S7 Airlines (S7, Novosibirsk) has been unable to acquire the much-anticipated Irkut-manufactured MC-21-300 narrowbody as almost all have been pre-ordered several years in advance by Aeroflot (SU, Moscow Sheremetyevo). But this is not necessarily bad, as their new PD-14 turbofan engines have such a short service life, S7 Group’s chairman of the board of directors, Evgeny Elin, said at a recent conference.
Speaking at the Russian Industrialist Forum in St. Petersburg last week, Elin said that the engines will have only 3,600 flight hours between overhauls, in contrast to the 40,000 hours of on-wing time typical of the Franco-American CFM International CFM56. This means the engines will have to be removed and sent for overhaul every year, implying more time on the ground and less commercial service.
Even the Aviadvigatel PS-90 turbofan that powers the Il-76, Il-96, and Tu-204/Tu-214 series has a period between repairs that is almost twice as long, 6,000 hours, he added.
The MC-21, for which the Russian flag carrier firmed an order three months ago, is currently expected to be introduced in early 2025.
Elin said that S7 had chosen the only possible path available to it - to maintain its fleet of imported medium-haul Airbus and Boeing aircraft as airworthy for as long as possible, an option that seems more justified from both an economic and a capacity point of view. Extending the operation of these Western aircraft under sanctions is possible if Russia masters reverse engineering, he added.
According to Russian government projections, 545 medium-haul aircraft will be operating in the country by 2030, including 340 Russian MC-21 and Tu-214 aircraft and 205 Airbus A320 Family and Boeing B737 jets.

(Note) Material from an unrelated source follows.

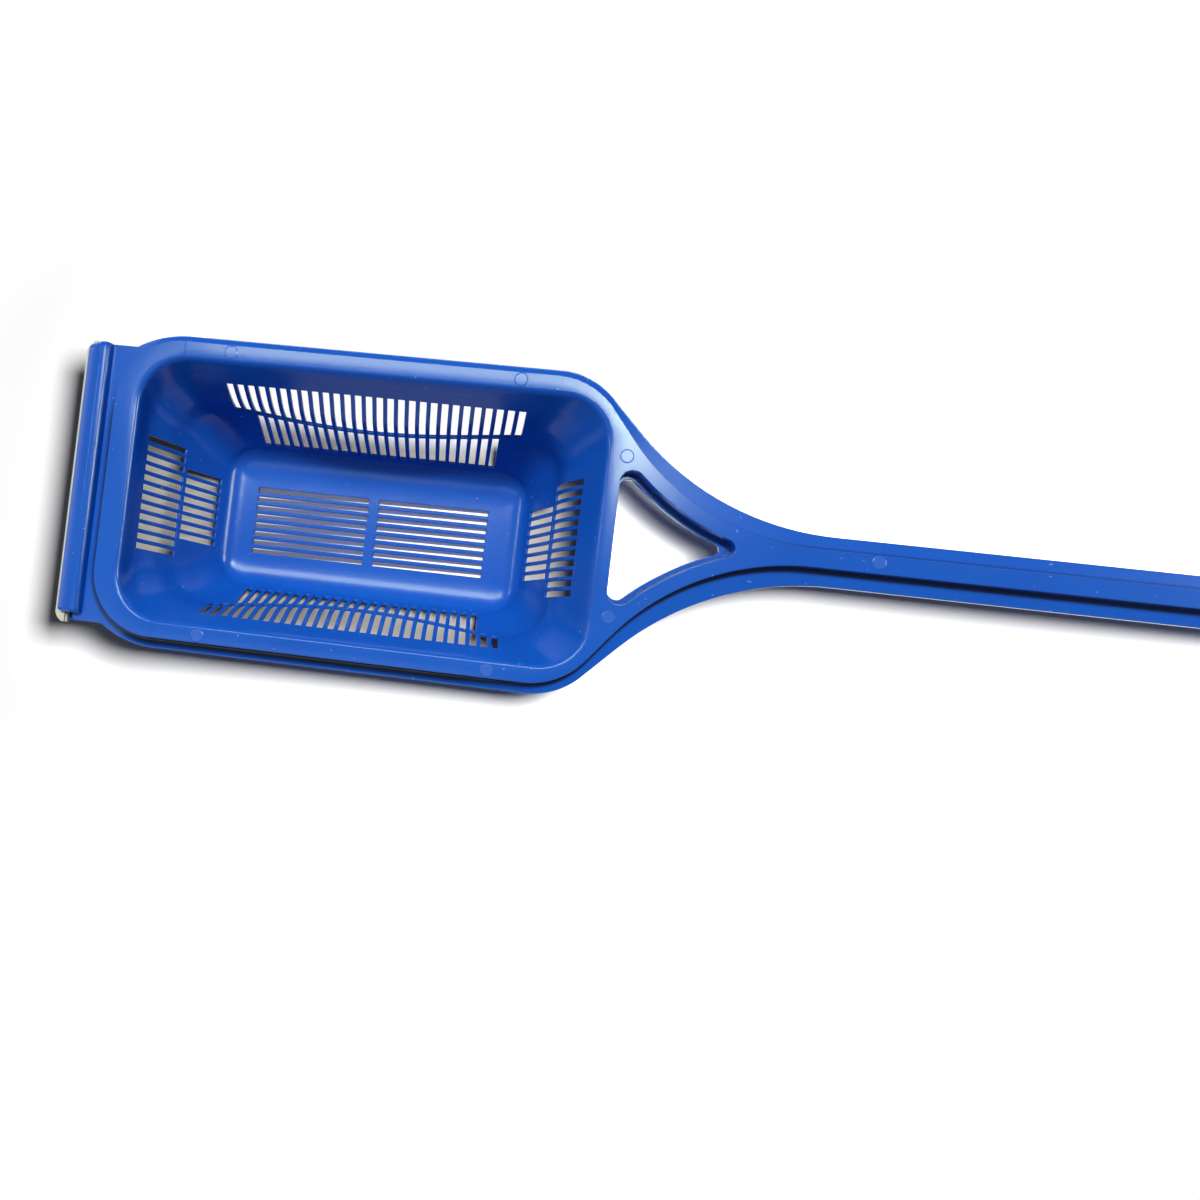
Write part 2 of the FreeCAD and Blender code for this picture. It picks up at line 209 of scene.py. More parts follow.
# The sheet is eight pieces round an opening under the basket's floor. In the opening a
# ninth slopes down to the front, as the table seems to under a scoop that stands tilted.
lines_x = np.array([-sheet_reach, dip_front, dip_rear, sheet_reach])
lines_y = np.array([-sheet_reach, -dip_side, dip_side, sheet_reach])
sheet_x, sheet_y = np.meshgrid(lines_x, lines_y, indexing="ij")
sheet_z = np.full(sheet_x.size, -sheet_drop)
sheet_points = np.stack([sheet_x.ravel(), sheet_y.ravel(), sheet_z], axis=-1)
sheet_quads = [(4 * i + j, 4 * i + j + 4, 4 * i + j + 5, 4 * i + j + 1)
               for i in range(3) for j in range(3) if (i, j) != (1, 1)]
sheet_mesh = bpy.data.meshes.new("table_sheet")
sheet_mesh.from_pydata(sheet_points.tolist(), [], sheet_quads)
sheet = added("table_sheet", sheet_mesh)
dip_corners = [(dip_front, -dip_side, -dip_drop), (dip_rear, -dip_side, -sheet_drop),
               (dip_rear, dip_side, -sheet_drop), (dip_front, dip_side, -dip_drop)]
dip_mesh = bpy.data.meshes.new("table_under_floor")
dip_mesh.from_pydata(dip_corners, [], [(0, 1, 2, 3)])
dip = added("table_under_floor", dip_mesh)
# Painted light: to the camera and gloss, the dip glows faintly white, which lifts its shade to
# grey.
under_paper = Finish("paper_under_floor")
seen = under_paper.node("LightPath", out=camera_ray) + under_paper.node("LightPath", out=gloss_ray)
under_diffuse = under_paper.node("BsdfDiffuse", sockets={"Color": sheet_seen})
under_glow = under_paper.node("Emission", sockets={"Color": glow_white, "Strength": 1.0})
under_surface = under_paper.node("MixShader", sockets={
    0: seen * painted_glow_under, 1: under_diffuse, 2: under_glow})
under_paper.node("OutputMaterial", sockets={"Surface": under_surface})
dip_mesh.materials.append(under_paper.material)

# To the camera, gloss and clear pieces, the rest of the sheet is painted grey as shade where the
# basket shades it, pale round the skimmer, and a white glow further out and in a strip just past
# the basket's far side, which is painted light where the basket's shadow would fall.
paper = Finish("paper")
seen = (paper.node("LightPath", out=camera_ray) + paper.node("LightPath", out=gloss_ray)
        + paper.node("LightPath", out=clear_ray))
paper_place = paper.node("TexCoord", out=object_place)
paper_x = paper.node("SeparateXYZ", sockets={0: paper_place}, out=0)
paper_y = paper.node("SeparateXYZ", sockets={0: paper_place}, out=1)
under_basket_painted_shade = paper.rising(paper_y, shade_far_y[1], shade_far_y[0], soft=True)
under_basket_painted_shade = under_basket_painted_shade * paper.rising(paper_x, shade_ends_x[0], shade_ends_x[0] + shade_soft)
under_basket_painted_shade = under_basket_painted_shade * paper.rising(paper_x, shade_ends_x[1], shade_ends_x[1] - shade_soft)
under_basket_painted_shade = under_basket_painted_shade * paper.rising(paper_y, shade_near_y, shade_near_y + shade_soft)
paper_colour = paper.mixed(seen, sheet_white, paper.mixed(under_basket_painted_shade, sheet_seen, sheet_painted_shade))
paper_diffuse = paper.node("BsdfDiffuse", sockets={"Color": paper_colour})
past_end = (abs(paper_x) - basket_reach[0]).at_least(0.0)
past_side = (abs(paper_y) - basket_reach[1]).at_least(0.0)
past_handle = (abs(paper_x - handle_middle) - handle_reach).at_least(0.0)
to_basket = (past_end ** 2 + past_side ** 2) ** 0.5
to_handle = (past_handle ** 2 + paper_y ** 2) ** 0.5
nearest = to_basket.at_most(to_handle)
fade = paper.rising(nearest, glow_near, glow_far, soft=True)
far_painted_glow = paper.rising(paper_y, *far_glow_y, soft=True) * (abs(paper_x) < far_glow_x)
glow = fade.at_least(far_painted_glow) * seen.at_most(1.0)
paper_glow = paper.node("Emission", sockets={"Color": glow_white, "Strength": 1.0})
paper_surface = paper.node("MixShader", sockets={0: glow, 1: paper_diffuse, 2: paper_glow})
paper.node("OutputMaterial", sockets={"Surface": paper_surface})
sheet_mesh.materials.append(paper.material)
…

“There are two problems: ever since 1917, not a single programme has been completed on time. The second problem, a more serious one, is that the key element of the aircraft is the engine. The service life of a Western engine is ten years, eight years in reality,” he explained. “So from 2022 [when sanctions started] we add eight years, but by 2030, if we do not learn how to overhaul the engines, there won’t be 205 foreign aircraft, but zero.”
Russia can focus on making its own engines, but in this case it is “guaranteed to always lag behind. We won’t have time to catch up technically; we won’t be able to develop the knowledge base to catch up with modern Western engines. Western companies are not asleep either - in 20 years they will release the next engine,” Elin said.
In this regard, it is advisable “to actively engage in reverse engineering - that is, to master and mimic advanced technology and extend the service life of the equipment we fly. An engine is not monolithic but consists of individual components [...]. Who is stopping us from taking individual components that we can make, that we can restore, and that we have enough money and engineering abilities to produce, and, most importantly, that we can prove in operation?”